Superbanana-plateau transport of alpha particles in nearly-omnigeneous stellarators

Stellarator magnetic fields can now be optimised to provide near-perfect confinement of energetic, fusion-born alpha particles, at least in the absence of collisions. Collisional transport is expected to play an important role in determining the alpha-particle loss fraction and slowing-down distribution in such highly optimised devices. Previous work on collisional transport of alpha particles in nearly-quasisymmetric stellarators [1, 2] showed that radial transport due to trapped particles with zero poloidal drift, referred to as 'superbananas', can modify the alpha distribution and cause collisionality-independent fluxes. In this work, we generalise these calculations to arbitrary nearly-omnigeneous stellarators, allowing theoretical description of quasi-isodynamic devices.

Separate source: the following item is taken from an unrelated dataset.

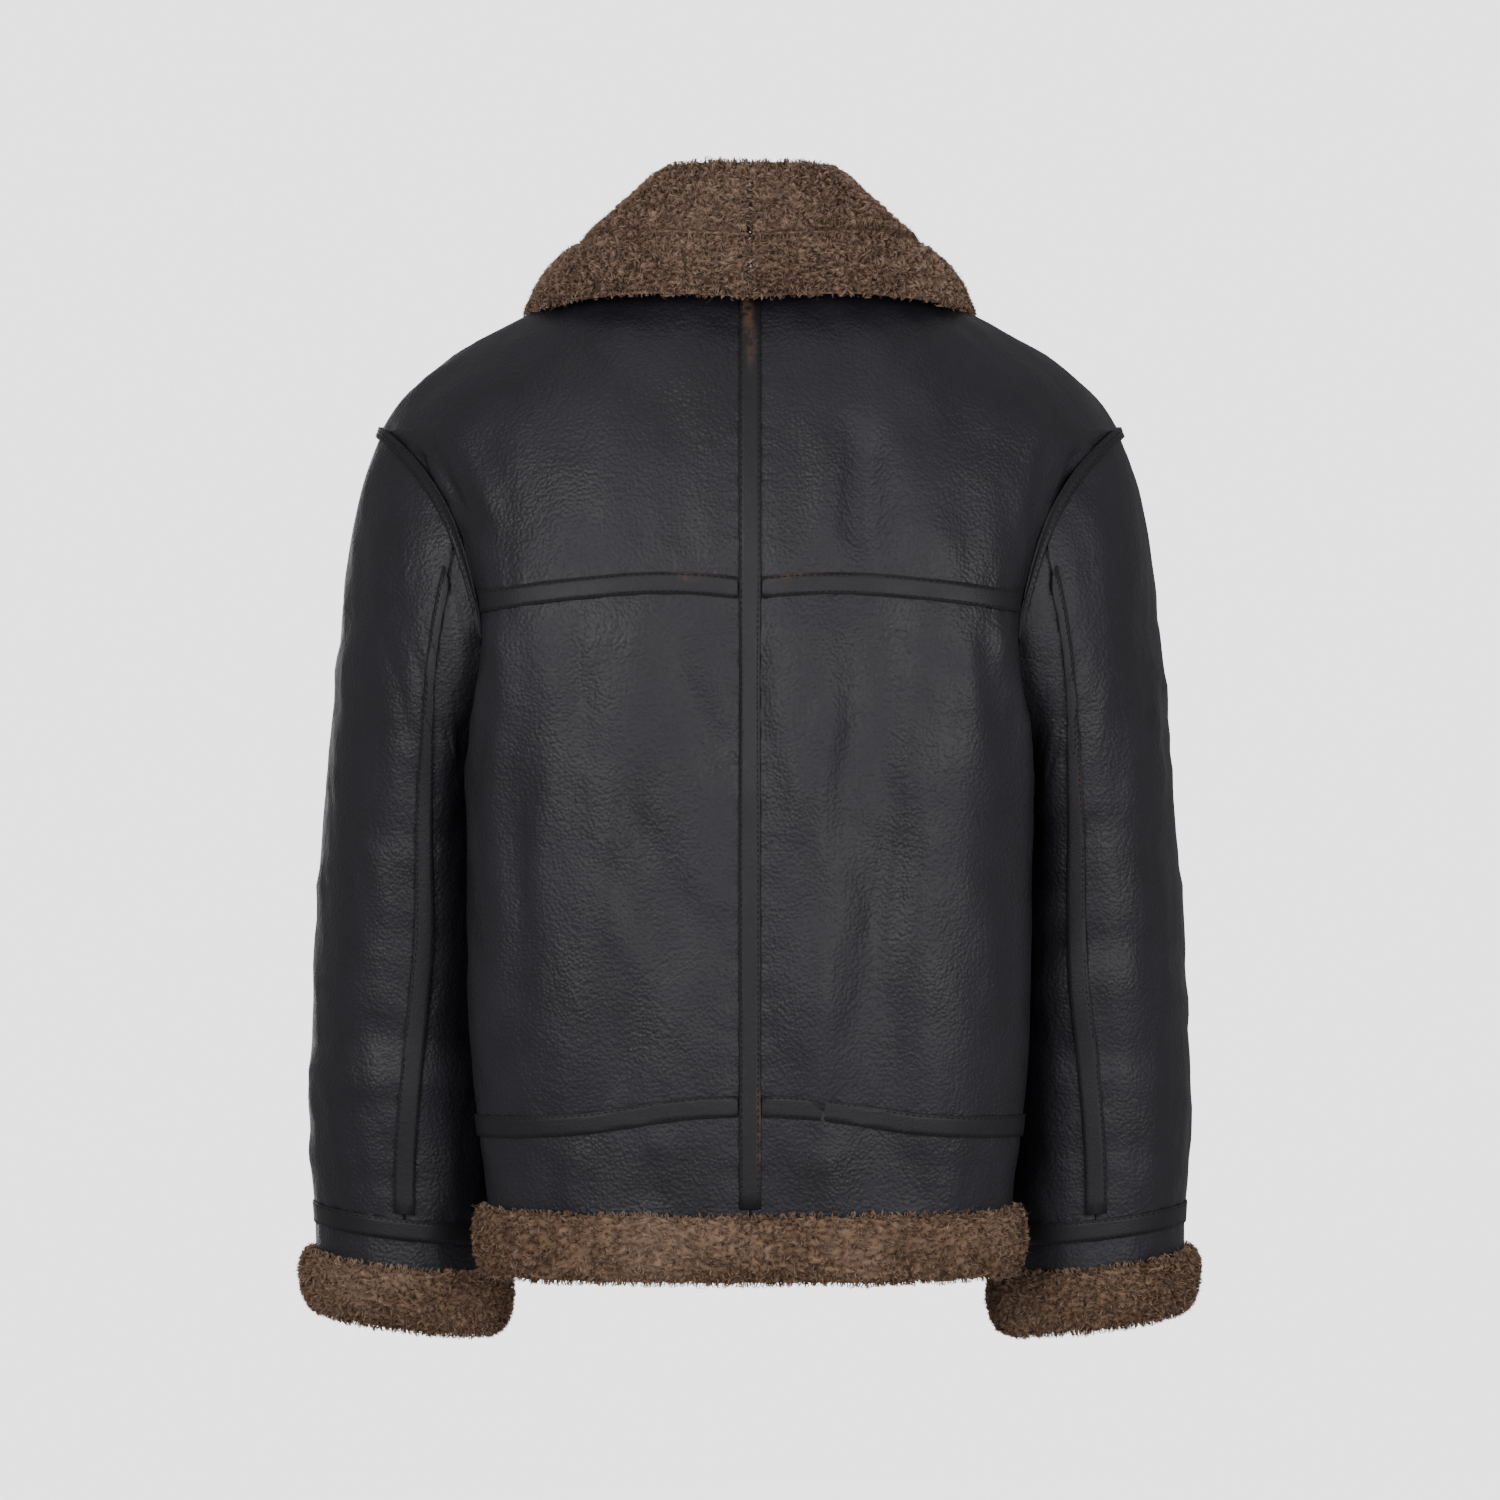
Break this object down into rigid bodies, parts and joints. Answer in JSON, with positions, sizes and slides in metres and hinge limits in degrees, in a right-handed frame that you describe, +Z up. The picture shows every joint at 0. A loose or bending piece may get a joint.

We investigate the dependence of the superbanana-plateau flux on the deviation from omnigeneity δ, and discuss some regimes that have not been studied before. For example, the superbanana flux does not grow without bound as δ increases but instead saturates at a finite value. Physically, the reason is that, on each flux surface, collisions knock particles into a 'loss cone' associated with the superbanana orbits, and this causes a bottleneck on the radial transport.

References

[1] P.J. Catto, J. Plasma Phys. 85, 905850213 (2019).

[2] P.J. Catto, E.A. Tolman & F.I. Parra, J. Plasma Phys. 89, 905890106 (2023).